La Stampa, 26 novembre 2017
La rivolta dei Comuni sciolti per mafia: «Uccidete la democrazia»
Cinque Comuni sciolti per infiltrazioni mafiose in un solo giorno e altre cinque amministrazioni che potrebbero subire a breve la stessa identica sorte. È questo il quadro poco rassicurante degli enti locali in Calabria. Dal Nord al Sud della regione, ieri nei Comuni di Marina di Gioiosa Ionica, Lamezia Terme, Cassano allo Jonio, Isola Capo Rizzuto e Petronà le aule dei consigli comunali si sono chiuse e nelle stanze dei sindaci si sono insediati i commissari prefettizi. Storie differenti, eppure questa volta si è levata alta e con toni inusuali la protesta. Il sindaco di Lamezia Terme, città di 70mila abitanti al suo terzo scioglimento, Paolo Mascaro, già in sciopero della fame ha commentato: «Oggi muore la democrazia». Il primo cittadino socialista di Cassano, Gianni Papasso, quasi non ci crede: «Ma quale scioglimento, i mafiosi mi hanno sputato in faccia».
Intimidazioni
«Assassini di democrazia», sono state invece le parole usate dal sindaco di Marina di Gioiosa Ionica, Domenico Vestito, subito dopo aver appreso la decisione del ministero dell’Interno di sciogliere il Comune per infiltrazioni mafiose. Un colpo durissimo per lui, ex vicepresidente dell’osservatorio antimafia «Avviso pubblico», vicino all’associazione Libera, vittima di pesanti intimidazioni anche perché circa un anno e mezzo fa con la sua amministrazione aveva approvato una norma per l’esenzione dai tributi comunali per i cittadini vittime di usura ed estorsione.

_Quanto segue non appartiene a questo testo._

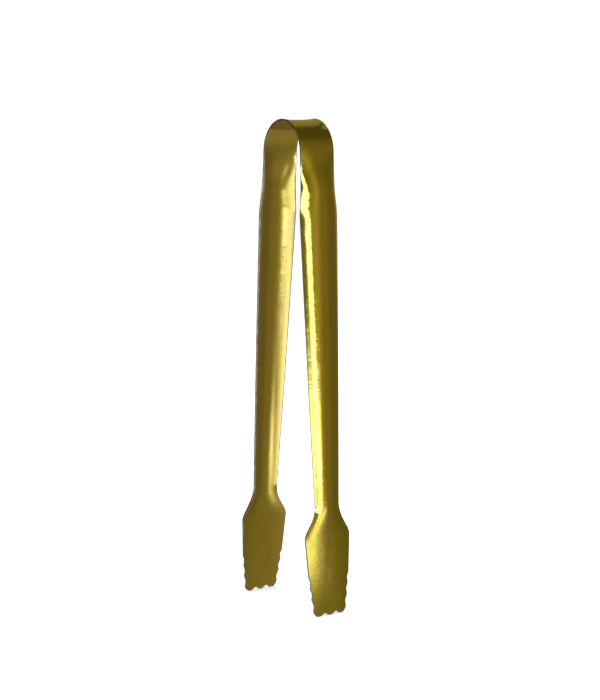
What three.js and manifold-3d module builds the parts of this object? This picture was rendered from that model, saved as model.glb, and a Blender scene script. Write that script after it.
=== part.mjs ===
// One-piece ice tongs: a springy metal strip bent into a bow, pressed into a shallow trough down
// each arm, and flattened into a scalloped blade at each end.
//
// Millimetres, +Z up. X is the way the arms open, Y runs across the strip. The tongs stand on the
// tips of their blades, and the origin is on the ground midway between the tips.
//
// The real strip has no seams. It is divided here where it bends or changes its section, so that
// the arms can turn about the bow: the crown of the bow, the two sides of the bow, the two arms
// and the two blades. A narrow saw cut separates each from the next.

import * as THREE from 'three';
import { mergeVertices } from 'three/addons/utils/BufferGeometryUtils.js';
import Module from 'manifold-3d';

const wasm = await Module();
wasm.setup();

// ---- Driving dimensions -------------------------------------------------------------------

const CROWN_HEIGHT = 178;       // middle of the strip's thickness, at the crown's edges
const THICKNESS = 0.8;
const CUT = 0.3;                // saw cut between one zone of the strip and the next

// The bends of one half of the bow, from the crown down. A negative radius bends outward.
const BENDS = [
  { radius: 9.95, turn: 28.8 },   // crown
  { radius: 11.4, turn: 57.5 },   // side of the bow
  { radius: 36.0, turn: 4.8 },    // eases past the vertical
  { radius: -60.0, turn: -4.7 },  // turns back out, and leaves the arm 3.6 degrees off the vertical
];

// Half widths of the strip, and how far below the crown each is reached.
const BOW_HALF_WIDTH = 7.45;
const ARM_HALF_WIDTH = 8.25;
const NECK_HALF_WIDTH = 5.38;
const WIDENING_START = 23;
const WIDENING_END = 34;
const NECK_DROP = 137.4;
const TAPER_BULGE = 0.17;       // how far the arm's edge bows out of a straight taper

// The section: how far the middle of the strip stands out from its two edges.
const CROWN_DISH = -0.45;       // the crown's edges turn up, so its middle lies low
const TROUGH_DEPTH = 3.0;       // just below the bow
const NECK_DEPTH = 1.5;
const BLADE_DEPTH = 0.5;
const SECTION_POWER = 3;        // of the section's curve: higher is flatter, with steeper flanks
const DISH_LENGTH = 12;         // along the strip from the crown, until the dish has gone
const TROUGH_START = 13.5;      // along the strip from the crown
const TROUGH_LENGTH = 18.5;     // until the trough has its full depth
const BLADE_FLAT_DROP = 151;    // the blade keeps one section from here to its tips

// The outline of a blade, as distances below the crown and out from the middle of the strip.
const NECK_RADIUS = 12;
const SHOULDER_RADIUS = 5;
const SHOULDER_HALF_WIDTH = 10.1;
const SHOULDER_DROP = 149.8;
const LOBE_RADIUS = 2.4;
const TIP_LOBE_PITCH = 4.95;    // three lobes across the tip
const SIDE_LOBE_PITCH = 4.2;    // three lobes up each side
const SIDE_LOBE_RISE = [0.16, 0.13, 0.14];  // how far each side lobe stands out, per mm of rise
const TIP_NOTCH_RADIUS = 1.4;
const SIDE_NOTCH_RADIUS = 3.0;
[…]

La restituzione delle fasce
Proprio attorno a Vestito si sta creando un movimento di amministratori locali che vorrebbe rimettere mano alla norma sullo scioglimento dei Comuni. In testa alla protesta si è schierato Domenico Lucano, il sindaco di Riace, il paese dell’accoglienza. Secondo Lucano, «dire di essere solidali con il sindaco del Comune di Marina di Gioiosa e con tutti gli amministratori non deve essere solo un atto dovuto. Non basta, occorre fare altro». Per questo il primo cittadino di Riace lancia un appello all’assemblea dei sindaci per andare a Roma a «consegnare le nostre fasce nelle mani del ministro dell’Interno che è anche della nostra terra». «Non abbiamo bisogno di personalità e raccomandazioni della politica per essere ricevuti – sottolinea – solo le nostre facce e l’orgoglio di rappresentare una terra offesa e spesso umiliata dalla ‘ndrangheta ma anche dai poteri forti e deviati di uno Stato che soffoca gli ultimi baluardi di democrazia rappresentati dalle comunità locali. Non ci sono solo le emergenze sanità e criminalità organizzata, c’è anche un’emergenza democrazia». E poi conclude: «Dobbiamo fare i conti con poteri forti occulti e invisibili che umiliano e decidono il destino della nostra gente che nonostante tutto continua a credere in un’altra Calabria possibile».
Il fronte si allarga
Ma il fronte potrebbe essere molto più ampio. Anche la Cgil calabrese ritiene che occorra «un’evoluzione del quadro normativo». Ma c’è chi si è spinto oltre come la deputata del Partito democratico Enza Bruno Bossio, membro tra l’altro della commissione parlamentare antimafia, che in una dichiarazione ha voluto esprimere vicinanza a uno dei sindaci delle amministrazioni sciolte per mafia: «L’unica cosa che voglio dire con certezza ancor prima di aver letto le carte, poiché conosco Papasso personalmente, è che il sindaco di Cassano allo Ionio è una persona perbene».